I think I might be, at least partly, to blame.

My Contribution to the Problem
I am, have been, and will likely continue to be competitive. My intensity in church-league bowling and softball, for example, used to draw harsh criticism from concerned church leaders. Ironically, these were leaders in churches where we always kept score. Monthly, quarterly, and annual reports measured attendance, membership, conversions, baptisms, giving, and a host of other calculations. Like most other pastors I know, I have been trained to constantly ask the late New York Mayor Ed Koch’s famous question, “How’m I doin’?” It should not surprise me, then, to find so many congregations following their pastors’ lead. Thus we develop the habit of evaluating our spiritual lives by checklists, bar graphs, and spreadsheets, whether literally or mentally.

"Maybe if I just hide from me...?"
We can quote Jesus’ teachings about looking to Him to provide the strength, wisdom and resources necessary to provide for others’ needs. But most of our emphasis on spiritual development, spiritual guidance, and spiritual disciplines focuses our attention on ourselves. As we stand in the gap between the power plant and those needing the light, why do we let the wiring remain so entangled and connected only to itself?

I hear the Lord’s question to me this way: “Are you still standing between you and Jesus Christ?” Yes. I am.

The Traditional Pattern: A Positive Self-Interest
I understand my rebellion against being a servant, from being held to my position between the resources God provides and the needs of the community He’s called me to serve. Like many, I measure success by the extent to which I experience freedom.

Our society regularly sacrifices on behalf of a liberty in which individuals are seen as autonomous. Each of us has the right to self-determination, we claim, at least to the extent that we are self-sufficient to do so.

"What I can I do to appease me?"
Still, we recognize that some boundaries are necessary. Otherwise others’ pursuit of their own self-preservation might infringe upon our ability to pursue our own self-centered preferences and privileges. Thus, when we have effectively self-promoted ourselves over against some other group, we believe our own self-aggrandizing propaganda. From our perspective, we deserve to be protected from others’ self-determination so that we can more comfortably live out our own self-sufficiency (even though our benefits are directly tied to the costs imposed on others). And so, in the service of sustaining our own liberty, we most often negate and sacrifice others for the sake of our positive self-interest.

Our selfish pursuit of such benefits costs others, even the brightest and best of our young men and women, their freedom, their health and well-being, and far too often their lives. But there are alternatives.
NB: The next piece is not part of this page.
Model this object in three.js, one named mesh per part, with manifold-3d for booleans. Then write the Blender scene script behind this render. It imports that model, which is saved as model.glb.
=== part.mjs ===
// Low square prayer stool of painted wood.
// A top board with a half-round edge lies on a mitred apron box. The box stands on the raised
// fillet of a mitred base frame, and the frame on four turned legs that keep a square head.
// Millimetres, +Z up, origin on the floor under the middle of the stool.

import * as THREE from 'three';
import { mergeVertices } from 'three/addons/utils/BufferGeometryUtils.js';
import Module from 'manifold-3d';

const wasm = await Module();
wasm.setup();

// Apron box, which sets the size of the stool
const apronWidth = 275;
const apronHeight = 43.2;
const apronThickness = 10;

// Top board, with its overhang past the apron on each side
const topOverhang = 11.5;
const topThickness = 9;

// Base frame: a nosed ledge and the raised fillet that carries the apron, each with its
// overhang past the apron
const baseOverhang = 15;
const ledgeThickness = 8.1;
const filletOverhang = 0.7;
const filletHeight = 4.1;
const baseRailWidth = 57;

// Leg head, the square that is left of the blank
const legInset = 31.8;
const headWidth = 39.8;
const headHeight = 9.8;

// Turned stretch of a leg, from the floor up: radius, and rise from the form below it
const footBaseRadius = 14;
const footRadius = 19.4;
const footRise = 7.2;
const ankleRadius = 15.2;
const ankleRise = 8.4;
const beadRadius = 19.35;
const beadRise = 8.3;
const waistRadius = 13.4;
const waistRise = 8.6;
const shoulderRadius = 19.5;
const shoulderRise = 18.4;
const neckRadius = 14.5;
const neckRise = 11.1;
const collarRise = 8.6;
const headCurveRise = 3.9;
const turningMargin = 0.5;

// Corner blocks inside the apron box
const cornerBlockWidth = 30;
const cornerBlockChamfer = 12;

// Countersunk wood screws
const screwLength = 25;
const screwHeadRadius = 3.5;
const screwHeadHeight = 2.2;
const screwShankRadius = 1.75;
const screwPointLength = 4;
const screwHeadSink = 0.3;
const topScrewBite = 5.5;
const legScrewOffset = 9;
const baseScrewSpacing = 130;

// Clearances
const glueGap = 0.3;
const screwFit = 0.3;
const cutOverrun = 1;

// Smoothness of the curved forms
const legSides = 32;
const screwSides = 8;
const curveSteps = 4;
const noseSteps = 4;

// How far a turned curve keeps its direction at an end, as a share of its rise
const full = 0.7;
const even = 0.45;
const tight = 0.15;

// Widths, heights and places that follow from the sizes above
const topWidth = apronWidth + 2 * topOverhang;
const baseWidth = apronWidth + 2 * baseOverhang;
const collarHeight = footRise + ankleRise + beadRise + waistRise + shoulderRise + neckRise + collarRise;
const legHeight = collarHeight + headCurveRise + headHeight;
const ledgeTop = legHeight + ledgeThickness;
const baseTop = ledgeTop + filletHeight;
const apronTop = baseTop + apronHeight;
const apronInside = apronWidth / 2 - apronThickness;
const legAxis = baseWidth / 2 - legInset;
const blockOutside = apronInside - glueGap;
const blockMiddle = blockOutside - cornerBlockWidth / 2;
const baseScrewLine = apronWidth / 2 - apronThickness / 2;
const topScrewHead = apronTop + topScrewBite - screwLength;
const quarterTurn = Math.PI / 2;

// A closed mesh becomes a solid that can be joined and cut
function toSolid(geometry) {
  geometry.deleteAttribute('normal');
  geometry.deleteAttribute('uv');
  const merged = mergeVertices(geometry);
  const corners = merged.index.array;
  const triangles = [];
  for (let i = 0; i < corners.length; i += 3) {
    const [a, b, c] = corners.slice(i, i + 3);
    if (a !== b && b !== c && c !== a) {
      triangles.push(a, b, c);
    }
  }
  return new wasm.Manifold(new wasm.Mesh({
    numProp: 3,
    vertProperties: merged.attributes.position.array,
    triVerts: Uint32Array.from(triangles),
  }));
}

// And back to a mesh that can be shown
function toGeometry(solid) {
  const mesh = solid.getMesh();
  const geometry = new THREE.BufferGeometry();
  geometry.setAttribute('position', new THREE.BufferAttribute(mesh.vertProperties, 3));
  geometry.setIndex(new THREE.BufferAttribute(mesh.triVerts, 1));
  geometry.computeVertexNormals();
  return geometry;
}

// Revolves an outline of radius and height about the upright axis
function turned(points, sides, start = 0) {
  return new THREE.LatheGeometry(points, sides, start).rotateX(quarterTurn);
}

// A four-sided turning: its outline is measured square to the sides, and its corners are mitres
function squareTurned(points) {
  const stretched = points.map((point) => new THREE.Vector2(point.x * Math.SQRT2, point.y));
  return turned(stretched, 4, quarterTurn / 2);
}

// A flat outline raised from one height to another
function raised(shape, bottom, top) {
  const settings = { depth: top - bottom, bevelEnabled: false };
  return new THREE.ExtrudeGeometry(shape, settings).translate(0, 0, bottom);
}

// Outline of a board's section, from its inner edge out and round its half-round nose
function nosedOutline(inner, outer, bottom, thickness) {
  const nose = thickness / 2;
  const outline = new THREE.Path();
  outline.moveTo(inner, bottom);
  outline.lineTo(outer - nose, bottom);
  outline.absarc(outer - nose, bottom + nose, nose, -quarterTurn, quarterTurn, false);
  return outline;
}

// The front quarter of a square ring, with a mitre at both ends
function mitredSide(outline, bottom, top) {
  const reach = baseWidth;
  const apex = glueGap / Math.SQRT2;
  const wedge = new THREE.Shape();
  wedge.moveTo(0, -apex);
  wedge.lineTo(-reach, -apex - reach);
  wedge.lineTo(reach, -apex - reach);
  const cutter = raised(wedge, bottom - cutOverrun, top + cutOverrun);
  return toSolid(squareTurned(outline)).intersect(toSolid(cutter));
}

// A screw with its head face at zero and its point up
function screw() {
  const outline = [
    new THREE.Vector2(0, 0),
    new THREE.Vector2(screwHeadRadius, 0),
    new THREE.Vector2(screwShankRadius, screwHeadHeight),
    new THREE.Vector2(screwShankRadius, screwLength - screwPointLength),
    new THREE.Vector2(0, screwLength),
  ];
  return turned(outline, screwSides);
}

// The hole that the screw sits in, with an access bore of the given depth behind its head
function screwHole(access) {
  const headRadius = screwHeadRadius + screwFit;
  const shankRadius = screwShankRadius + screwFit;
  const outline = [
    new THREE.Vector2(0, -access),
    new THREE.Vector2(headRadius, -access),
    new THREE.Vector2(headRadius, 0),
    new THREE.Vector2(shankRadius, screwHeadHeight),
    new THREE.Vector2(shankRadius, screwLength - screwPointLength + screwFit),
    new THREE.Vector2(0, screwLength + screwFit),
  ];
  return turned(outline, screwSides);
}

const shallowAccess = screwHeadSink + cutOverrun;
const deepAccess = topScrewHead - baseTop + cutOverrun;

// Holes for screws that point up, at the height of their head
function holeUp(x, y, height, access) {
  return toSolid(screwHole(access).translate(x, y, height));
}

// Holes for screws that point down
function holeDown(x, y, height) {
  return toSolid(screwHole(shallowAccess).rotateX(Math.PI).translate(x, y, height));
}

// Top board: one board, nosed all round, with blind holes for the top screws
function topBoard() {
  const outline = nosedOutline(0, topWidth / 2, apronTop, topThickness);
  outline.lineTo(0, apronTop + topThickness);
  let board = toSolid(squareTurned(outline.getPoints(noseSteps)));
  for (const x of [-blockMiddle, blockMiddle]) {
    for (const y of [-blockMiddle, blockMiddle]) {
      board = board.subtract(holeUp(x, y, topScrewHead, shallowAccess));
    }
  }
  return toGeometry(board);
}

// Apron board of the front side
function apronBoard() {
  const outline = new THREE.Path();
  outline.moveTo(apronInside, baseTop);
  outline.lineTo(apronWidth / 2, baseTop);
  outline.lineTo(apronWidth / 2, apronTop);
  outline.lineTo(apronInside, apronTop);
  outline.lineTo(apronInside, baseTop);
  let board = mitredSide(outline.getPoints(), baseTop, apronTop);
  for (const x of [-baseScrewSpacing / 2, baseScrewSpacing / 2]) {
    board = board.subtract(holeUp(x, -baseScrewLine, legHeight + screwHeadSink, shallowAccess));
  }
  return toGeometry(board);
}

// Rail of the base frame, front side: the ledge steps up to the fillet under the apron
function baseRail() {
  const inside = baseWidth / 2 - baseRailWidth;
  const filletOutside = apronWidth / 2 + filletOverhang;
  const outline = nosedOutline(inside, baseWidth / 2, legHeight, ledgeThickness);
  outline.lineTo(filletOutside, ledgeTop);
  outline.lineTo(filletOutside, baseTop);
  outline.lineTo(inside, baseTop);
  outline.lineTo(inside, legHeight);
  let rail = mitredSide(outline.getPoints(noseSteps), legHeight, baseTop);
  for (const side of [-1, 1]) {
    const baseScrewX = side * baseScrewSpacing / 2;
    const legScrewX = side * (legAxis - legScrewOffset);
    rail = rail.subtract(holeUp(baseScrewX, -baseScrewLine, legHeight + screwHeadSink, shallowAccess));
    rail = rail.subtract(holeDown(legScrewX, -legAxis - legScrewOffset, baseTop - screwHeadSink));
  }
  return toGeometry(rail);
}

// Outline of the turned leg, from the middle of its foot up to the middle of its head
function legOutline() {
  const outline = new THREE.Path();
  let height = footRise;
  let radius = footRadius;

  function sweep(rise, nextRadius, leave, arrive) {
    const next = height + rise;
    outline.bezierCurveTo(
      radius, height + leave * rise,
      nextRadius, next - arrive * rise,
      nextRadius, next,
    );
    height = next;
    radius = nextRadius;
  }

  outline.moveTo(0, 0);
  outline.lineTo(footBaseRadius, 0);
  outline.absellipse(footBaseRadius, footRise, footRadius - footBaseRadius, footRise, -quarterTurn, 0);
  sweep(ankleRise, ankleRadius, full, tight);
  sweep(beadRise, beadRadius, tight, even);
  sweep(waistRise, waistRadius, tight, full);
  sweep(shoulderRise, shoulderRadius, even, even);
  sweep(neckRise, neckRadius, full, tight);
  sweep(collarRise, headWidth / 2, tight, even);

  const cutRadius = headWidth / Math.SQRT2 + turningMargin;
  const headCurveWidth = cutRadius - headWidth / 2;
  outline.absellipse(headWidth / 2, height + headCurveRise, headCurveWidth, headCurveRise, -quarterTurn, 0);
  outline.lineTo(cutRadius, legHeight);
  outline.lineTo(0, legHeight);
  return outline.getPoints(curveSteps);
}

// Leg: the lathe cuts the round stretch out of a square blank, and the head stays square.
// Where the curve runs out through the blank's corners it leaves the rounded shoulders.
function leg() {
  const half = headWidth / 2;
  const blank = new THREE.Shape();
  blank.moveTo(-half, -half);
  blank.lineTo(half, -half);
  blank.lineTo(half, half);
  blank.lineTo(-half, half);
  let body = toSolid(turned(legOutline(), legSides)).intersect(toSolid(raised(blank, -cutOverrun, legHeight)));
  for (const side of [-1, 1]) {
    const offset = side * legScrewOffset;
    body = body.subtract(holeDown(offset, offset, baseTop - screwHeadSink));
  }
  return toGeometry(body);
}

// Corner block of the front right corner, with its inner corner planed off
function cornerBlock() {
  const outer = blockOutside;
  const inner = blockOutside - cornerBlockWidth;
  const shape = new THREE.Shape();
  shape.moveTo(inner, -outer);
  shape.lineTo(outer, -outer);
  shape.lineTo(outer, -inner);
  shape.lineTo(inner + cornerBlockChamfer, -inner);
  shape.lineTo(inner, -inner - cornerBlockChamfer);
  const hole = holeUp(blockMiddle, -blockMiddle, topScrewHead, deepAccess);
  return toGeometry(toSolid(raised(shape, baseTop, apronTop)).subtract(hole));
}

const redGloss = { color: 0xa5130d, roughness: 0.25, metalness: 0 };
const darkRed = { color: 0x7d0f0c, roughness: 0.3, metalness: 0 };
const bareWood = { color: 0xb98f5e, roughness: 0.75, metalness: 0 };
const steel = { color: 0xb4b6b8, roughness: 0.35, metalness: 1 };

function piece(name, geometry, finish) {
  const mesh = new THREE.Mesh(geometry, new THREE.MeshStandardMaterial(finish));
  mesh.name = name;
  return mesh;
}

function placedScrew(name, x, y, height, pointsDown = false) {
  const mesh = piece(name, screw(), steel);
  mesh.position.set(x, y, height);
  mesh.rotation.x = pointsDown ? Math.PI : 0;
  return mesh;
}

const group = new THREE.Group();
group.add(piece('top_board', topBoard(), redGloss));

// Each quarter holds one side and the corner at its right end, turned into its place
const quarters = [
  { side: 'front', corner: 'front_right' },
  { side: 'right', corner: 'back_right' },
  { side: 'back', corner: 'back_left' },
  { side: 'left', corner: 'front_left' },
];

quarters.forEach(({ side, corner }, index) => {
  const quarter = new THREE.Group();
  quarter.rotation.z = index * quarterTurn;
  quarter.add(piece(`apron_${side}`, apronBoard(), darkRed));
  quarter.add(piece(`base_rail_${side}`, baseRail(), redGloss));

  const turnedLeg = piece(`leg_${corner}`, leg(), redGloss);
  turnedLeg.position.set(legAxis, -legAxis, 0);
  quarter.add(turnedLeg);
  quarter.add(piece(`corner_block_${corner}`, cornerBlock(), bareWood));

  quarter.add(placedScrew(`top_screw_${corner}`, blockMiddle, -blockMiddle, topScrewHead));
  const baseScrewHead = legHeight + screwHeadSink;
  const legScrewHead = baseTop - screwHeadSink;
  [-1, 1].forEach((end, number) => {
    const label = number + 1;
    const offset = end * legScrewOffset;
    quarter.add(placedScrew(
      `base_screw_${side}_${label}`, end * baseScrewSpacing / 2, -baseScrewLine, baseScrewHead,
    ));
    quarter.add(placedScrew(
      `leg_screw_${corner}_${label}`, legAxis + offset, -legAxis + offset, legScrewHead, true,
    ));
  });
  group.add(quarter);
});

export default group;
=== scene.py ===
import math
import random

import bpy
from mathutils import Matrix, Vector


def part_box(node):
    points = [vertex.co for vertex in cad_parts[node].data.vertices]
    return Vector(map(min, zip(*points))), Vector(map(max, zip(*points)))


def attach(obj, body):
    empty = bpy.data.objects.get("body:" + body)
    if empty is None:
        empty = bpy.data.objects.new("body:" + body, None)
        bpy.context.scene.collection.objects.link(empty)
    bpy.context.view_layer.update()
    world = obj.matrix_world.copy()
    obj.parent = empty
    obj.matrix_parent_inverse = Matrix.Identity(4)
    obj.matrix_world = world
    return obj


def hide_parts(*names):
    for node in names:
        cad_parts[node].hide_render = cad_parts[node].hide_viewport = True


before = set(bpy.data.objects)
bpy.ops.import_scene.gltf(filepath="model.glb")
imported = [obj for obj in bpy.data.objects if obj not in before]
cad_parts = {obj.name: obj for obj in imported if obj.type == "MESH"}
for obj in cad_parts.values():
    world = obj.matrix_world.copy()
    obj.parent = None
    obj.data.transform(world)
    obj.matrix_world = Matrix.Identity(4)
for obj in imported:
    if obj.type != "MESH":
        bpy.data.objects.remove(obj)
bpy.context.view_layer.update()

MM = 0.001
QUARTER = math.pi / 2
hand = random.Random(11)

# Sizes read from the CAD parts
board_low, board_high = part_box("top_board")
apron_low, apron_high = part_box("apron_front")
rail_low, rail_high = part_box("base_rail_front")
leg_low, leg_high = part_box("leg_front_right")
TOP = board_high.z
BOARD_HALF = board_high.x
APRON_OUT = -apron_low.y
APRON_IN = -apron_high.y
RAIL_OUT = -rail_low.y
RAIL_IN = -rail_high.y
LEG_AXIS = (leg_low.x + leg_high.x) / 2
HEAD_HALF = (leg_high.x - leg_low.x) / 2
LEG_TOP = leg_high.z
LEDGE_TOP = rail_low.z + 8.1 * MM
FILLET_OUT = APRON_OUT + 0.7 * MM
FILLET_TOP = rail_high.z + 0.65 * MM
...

"Wait, why don't I just try being me?"
The Usual Alternative: A Negative Self-Interest
If unfettered selfishness can so easily be rationalized and allowed to run rampant over the lives of others, then it would seem logical to pursue self-discipline, limiting our appetites, desires and preferences. Self-denial works well for us in some areas, while our occasional lapses into excess (whatever vice it is on which we binge) give us opportunity for self-deprecating humor. But even those who most successfully implement a pattern of self-giving, and even the self-emptying that follows Christ’s pattern, are focused, still, on self.
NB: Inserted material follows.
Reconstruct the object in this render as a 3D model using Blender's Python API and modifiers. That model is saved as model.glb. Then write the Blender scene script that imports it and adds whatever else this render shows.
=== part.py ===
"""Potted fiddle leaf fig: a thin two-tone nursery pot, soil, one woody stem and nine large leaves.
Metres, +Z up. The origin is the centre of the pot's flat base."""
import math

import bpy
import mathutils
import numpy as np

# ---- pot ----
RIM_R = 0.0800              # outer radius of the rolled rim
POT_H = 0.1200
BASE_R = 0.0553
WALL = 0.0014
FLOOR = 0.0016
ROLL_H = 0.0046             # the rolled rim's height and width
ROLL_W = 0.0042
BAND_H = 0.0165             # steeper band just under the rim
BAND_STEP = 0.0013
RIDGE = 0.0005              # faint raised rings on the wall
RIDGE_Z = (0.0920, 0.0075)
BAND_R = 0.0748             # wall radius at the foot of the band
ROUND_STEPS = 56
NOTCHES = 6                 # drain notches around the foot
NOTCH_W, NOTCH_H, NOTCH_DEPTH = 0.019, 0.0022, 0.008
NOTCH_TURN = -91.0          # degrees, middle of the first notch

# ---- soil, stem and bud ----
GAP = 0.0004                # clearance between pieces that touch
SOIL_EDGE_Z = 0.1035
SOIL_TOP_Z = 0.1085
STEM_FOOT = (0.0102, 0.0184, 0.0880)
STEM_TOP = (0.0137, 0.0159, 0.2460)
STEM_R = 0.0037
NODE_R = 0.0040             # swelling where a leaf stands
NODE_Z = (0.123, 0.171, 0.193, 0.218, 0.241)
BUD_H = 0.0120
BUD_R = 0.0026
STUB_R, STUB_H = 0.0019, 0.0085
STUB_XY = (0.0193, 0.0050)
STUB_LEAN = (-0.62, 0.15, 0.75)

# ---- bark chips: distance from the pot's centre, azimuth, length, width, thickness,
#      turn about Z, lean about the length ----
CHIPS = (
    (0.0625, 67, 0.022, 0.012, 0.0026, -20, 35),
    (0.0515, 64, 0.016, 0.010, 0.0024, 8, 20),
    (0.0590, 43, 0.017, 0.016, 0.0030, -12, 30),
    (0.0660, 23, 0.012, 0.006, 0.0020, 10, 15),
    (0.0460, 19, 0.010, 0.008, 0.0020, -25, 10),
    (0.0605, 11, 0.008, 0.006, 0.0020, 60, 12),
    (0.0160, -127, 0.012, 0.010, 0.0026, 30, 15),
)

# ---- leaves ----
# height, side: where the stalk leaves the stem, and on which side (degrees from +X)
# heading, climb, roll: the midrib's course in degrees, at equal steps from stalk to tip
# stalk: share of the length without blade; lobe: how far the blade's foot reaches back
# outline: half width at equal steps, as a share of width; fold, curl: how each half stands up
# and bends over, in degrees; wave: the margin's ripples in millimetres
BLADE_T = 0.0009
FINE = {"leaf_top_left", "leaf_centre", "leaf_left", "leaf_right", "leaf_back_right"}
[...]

Whether we keep score by how much we have, how much we give, or how much we suffer, we are still self-serving, self-centered, and self-focused. If the alternative to being selfish is not to be self-less (since that requires us to evaluate whether we, ourselves, are considering our selves), then what hope can we possibly have?

As that hope, I would offer…

"Okay, so that didn't work
out quite so well as I'd hoped."
An Alternative to Self-Interest
In The Beatitudes,[5] Jesus pronounces blessings to those in whom certain characteristics are found: the poor in spirit, those who mourn, the gentle, those who hunger and thirst for righteousness, the merciful, the pure in heart, the peacemakers, and those who have been persecuted for the sake of righteousness. There is much to be said about these eight characteristics and the blessings that accrue to those who embody them. But to my point here, I would simply note that each category is plural. “Blessed are you” is addressing not me, but us.
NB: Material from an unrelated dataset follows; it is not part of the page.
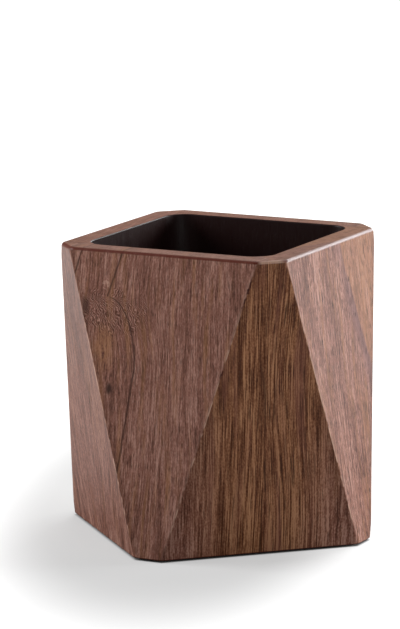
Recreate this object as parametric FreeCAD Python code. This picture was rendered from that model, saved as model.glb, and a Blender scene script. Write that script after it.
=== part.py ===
import FreeCAD, Part
import math
import os

# Faceted walnut pen stand: four mitred boards, cut to eight flat sides, round a square-mouthed bore.
# Millimetres. +Z is up, the origin is on the table under the middle, and the front wall faces -Y.

# ---- Driving dimensions -----------------------------------------------------------------------

# The outside. Each board has a flat side that is wide at the rim and narrow at the foot. Between the
# boards, across the mitres, lie the corner sides, which are narrow at the rim and wide at the foot.
BODY_HEIGHT = 108.2             # foot to rim, without the pads
RIM_WIDTH = 90.0                # over two opposite boards at the rim
RIM_CORNER_SIDE = 10.7          # width of a corner side at the rim
FOOT_WIDTH = 90.0               # over two opposite corner sides at the foot
FOOT_BOARD_SIDE = 10.7          # width of a board's side at the foot

RIM_ROUNDING = 1.4              # outer edge of the rim
MOUTH_ROUNDING = 0.5            # inner edge of the rim
SIDE_ROUNDING = 0.8             # sanded edges between the sides
CORNER_ROUNDING = 4.5           # the same edges where they end, at the rim and the foot
CORNER_REACH = 6.0              # how far up or down an edge its end's rounding runs out
FOOT_ROUNDING = 0.5             # outer edge of the foot

# The bore: a rounded square at the rim that eases to nearly round at the floor.
RIM_WALL = 8.7                  # wood at the middle of each board, at the rim
MOUTH_CORNER_RADIUS = 8.0
FLOOR_FLAT = 4.6                # straight stretch left on each side at the floor

# The floor: a thick disc, glued up from below against a ledge.
FLOOR_THICKNESS = 20.0
FLOOR_RECESS = 1.2              # underside of the floor above the foot, so that it clears the table
FLOOR_WALL = 5.7                # thinnest wood round the disc, at the foot of the corner sides
FLOOR_LEDGE = 3.0               # ledge over the edge of the disc
FLOOR_CLEARANCE = 0.1           # glue room round the disc

# The loose tongues, one across each mitre.
TONGUE_THICKNESS = 2.0
TONGUE_WIDTH = 10.0             # half of it in each board
TONGUE_DEPTH = 4.0              # wood between the tongue's slot and the corner side
TONGUE_RIM_GAP = 12.0           # top of the slot below the rim
TONGUE_FLOOR_GAP = 8.0          # foot of the slot above the floor
TONGUE_CLEARANCE = 0.1          # glue room all round the tongue

# The pads, one under each board.
PAD_DIAMETER = 12.0
PAD_THICKNESS = 2.0
PAD_POCKET_DEPTH = 1.2
PAD_CLEARANCE = 0.1             # room round the pad in its pocket

# ---- Derived dimensions -----------------------------------------------------------------------

FOOT_Z = PAD_THICKNESS - PAD_POCKET_DEPTH
RIM_Z = FOOT_Z + BODY_HEIGHT
FLOOR_UNDERSIDE_Z = FOOT_Z + FLOOR_RECESS
FLOOR_Z = FLOOR_UNDERSIDE_Z + FLOOR_THICKNESS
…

In fact, most of the references to “you” in the New Testament are plural. So, as I preface what will be a series of reflections on The Beatitudes as they apply in the context of my life, my family, my ministries, and my other pursuits, I will be trying to look beyond my interests. But I want to start by exploring our interests, most directly in considering next who we are.

And hopefully this will be a collaborative efforts. Please feel free to share your thoughts, questions, concerns, or confusions in the comment section below.



[1] Mark 10:45
[2] John 13:14
[3] II Corinthians 4:5
[4] Dietrich Bonhoeffer’s reference to Jesus Christ in his Letters and Papers from Prison.
[5] Matthew 5:3-12

2 comments:

Anonymous said...

Humility is not thinking less of yourself, but thinking of yourself less... not sure who said it originally, but the problem is, when so inculcated by our culture we become unable to see our own twisted by sin selfishness we have a hard time understanding how this differs from the God-ordained self-preservation instinct. The "plural you" is a great place to start our ruminations, because if I stop to think "how will this make OUR lives better," I will consider both myself and my neighbor, which Jesus commanded us to do. It saves us from thinking we will ever extinguish self-centeredness completely, and allows us the process of gradual sanctification by which all great old saints I know now truly experience their blessedness in relation to the benefit of the larger community, and this is their great joy.

Wm. Darius Myers said...

As much as A.B. Simpson, A.W. Tozer, and others have written of "Entire Sanctification," or being "Wholly Sanctified," as I listen to Tozer's sermons, I find that his experience of complete selflessness was intermittent. Your point about being saved "from thinking we will ever extinguish self-centeredness completely" correlates to my observations of this in Tozer, and myself. (Wow, that seems like an arrogant sentence to write!) And I agree that as a place to start our ruminations, "how will this make OUR lives better" is a vast improvement on the usual self-serving evaluations.

My thought this morning, however, is challenging me with the Simpson/Tozer perspective. If my consideration is "how will this serve the cause of Christ best," then will any word or action necessarily result in the greatest good for myself and others as an indispensable side-effect? Even if I were to be, perfectly, the servant of others, if it were in the absence of doing so "for Jesus' sake" (I have II Cor. 4:5 in mind.) it is probable that in service of their self-interest I would be bringing curses rather than blessings.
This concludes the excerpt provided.